Both the CFL and NFL have peaks around 40 seconds. The NFL has a smaller peak at 0 seconds since the gane clock is held to the snap after incomplete passes, scores, turnovers etc. In the CFL, the game clock is only held to the blowing in of the play clock even after stoppages on the preceding play. So on the graph there is another peak at 20 seconds.
If we eliminate the added runoff from these plays by adopting an NFL convention to our 35 second clock we will save far more time and have many more plays over the course of the first 27 minutes than we lose in the last 3 minutes.
What he says and the truth is in question
Excellent post!
After watching tonight’s game play out in Edmonton, and it would not have mattered the result for purposes of my view, as close as they can keep the last three minutes of each half in the CFL to the current situation, but with now a 35-second play clock between plays, I am all for it.
Also overlooked is that in American football for those making comparisons, it is NOT always a 40-second play clock, for a 40/25 system is used.
IN ADDITION, as is I feel being totally overlooked except for the well-known last two minutes in the NFL, the NCAA and some states for high school play have their own special GAME clock stoppage rules late in the game, which were changed to the final two minutes in the NCAA only in 2024.
The whole point is to allow more time for a few more plays late in the game, as is the status quo in the CFL, where truly NO LEAD IS SAFE.
There was some mention of adding 1-2 timeouts which could help add a bit of drama back in to the end of a game. Or maybe they just do away with not being able to use the second timeout in the last three minutes. That always felt arbitrary to me.
Last night’s last second victory by Edmonton would not have happened if the rules had been 35 seconds play clock. because 15 seconds extra would continue to tick off.
especially if the stop time stays as is.
Sure it would have because Edmonton’s last second victory would have been at the 02:13 mark due to the time saved earlier in the game and we would have had another 7 plays where who knows what would have happened
we honestly have no idea how the 35 seconds is going to affect the league. we know time will run faster but beyond that we don’t really know until we start having league games played with the changes over and over. in the last 3 minutes the team who has the lead with the ball can use up more time in 2 plays, an extra 30 seconds assuming you don’t snap the ball until the 34th second and it’s run time (no previous play stopped the clock) so intead of a 2 and out using up a whole 40 seconds you go 2 plays using up 70 seconds. that’s almost an entire play and 1/2. so 3 minutes, 20 seconds per play. 9 plays. (i know its a simple example but it’s just to explain. with the new rules you roughly have only 7 plays.)
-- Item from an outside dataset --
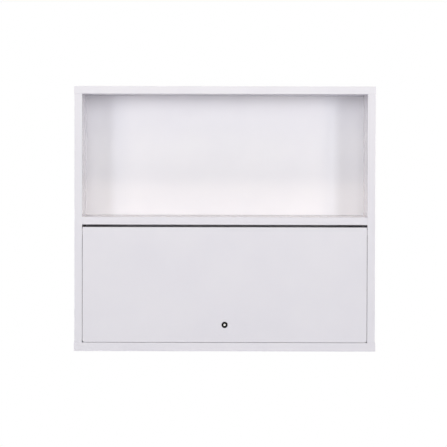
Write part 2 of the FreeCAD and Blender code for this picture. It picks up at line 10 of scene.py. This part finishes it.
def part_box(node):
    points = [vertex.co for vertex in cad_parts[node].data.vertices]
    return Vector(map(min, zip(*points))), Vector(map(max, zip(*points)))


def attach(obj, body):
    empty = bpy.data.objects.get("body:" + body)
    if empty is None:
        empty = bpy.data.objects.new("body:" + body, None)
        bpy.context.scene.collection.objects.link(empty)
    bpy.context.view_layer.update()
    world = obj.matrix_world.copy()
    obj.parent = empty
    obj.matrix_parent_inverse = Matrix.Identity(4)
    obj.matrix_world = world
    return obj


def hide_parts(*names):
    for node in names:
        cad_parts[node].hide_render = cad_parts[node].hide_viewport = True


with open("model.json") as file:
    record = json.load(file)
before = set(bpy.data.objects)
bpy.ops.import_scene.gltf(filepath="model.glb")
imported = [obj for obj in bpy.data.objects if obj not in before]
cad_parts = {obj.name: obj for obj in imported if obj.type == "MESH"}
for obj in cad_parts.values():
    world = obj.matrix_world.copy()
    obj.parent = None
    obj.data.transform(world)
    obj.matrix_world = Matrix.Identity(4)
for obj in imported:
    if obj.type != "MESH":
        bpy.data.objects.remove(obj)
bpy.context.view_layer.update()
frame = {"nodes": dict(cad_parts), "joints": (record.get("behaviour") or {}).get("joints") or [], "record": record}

That has been explained to him already several times. Either he doesn’t understand the new timing rules or he is misrepresenting them intentionally. Never let facts get in the way of a closely held opinion some say.
For me these rule change threads are saturated and I’m not going to be responding in them unless there is something new and I think a few people might take that route. Repeating the same misinformation and opinion 20 times a day doesn’t make it true.
So instead of “last night’s comeback wouldn’t have happened”
It’s “we have no idea what would have happened and it might have been even better. We don’t know"
I know how the timing rules work Jon… don’t talk to me like i’m a child…
since we don’t know what exactly they’re going to do yet with the last 3 minutes officially we cant truly comment.
however, if it’s as if and nothing changes. teams in the lead will have the opportunity to use up more time per play assuming they run plays that allow the time to run immediately.
I also know that teams will gain more plays during the game due to the time running consistently.
you watch they’ll keep track of every game and make a comparison for all sorts of stats regarding the new timing rules.
I doubt it would have been better. the team with the lead can use up 15 more seconds per play that would have removed about 60 seconds off the clock when the Elks had the ball in the last 3 mins.
Pot? Meet…
I have never done that.
Depends what you define as better. How about we just stop the clock for everything other than just the plays. Every time the ball isn’t in play we’ll stop the clock. Even more excitement
timing rules today the clock only stops when the team with the ball has the end result of the play going out of bounds or an incomplete pass. if a Turnover occurs, or a score.
if they run a play and it stays in bounds the clock starts as soon as the referee whistles the play in.
so with the 35 seconds, the moment that ball is placed down on the field 35 seconds will run off the game clock if the last play ended in bounds. so the team uses up less time each play right now in the last 3 mins.
You didn’t say anything none of us don’t already know.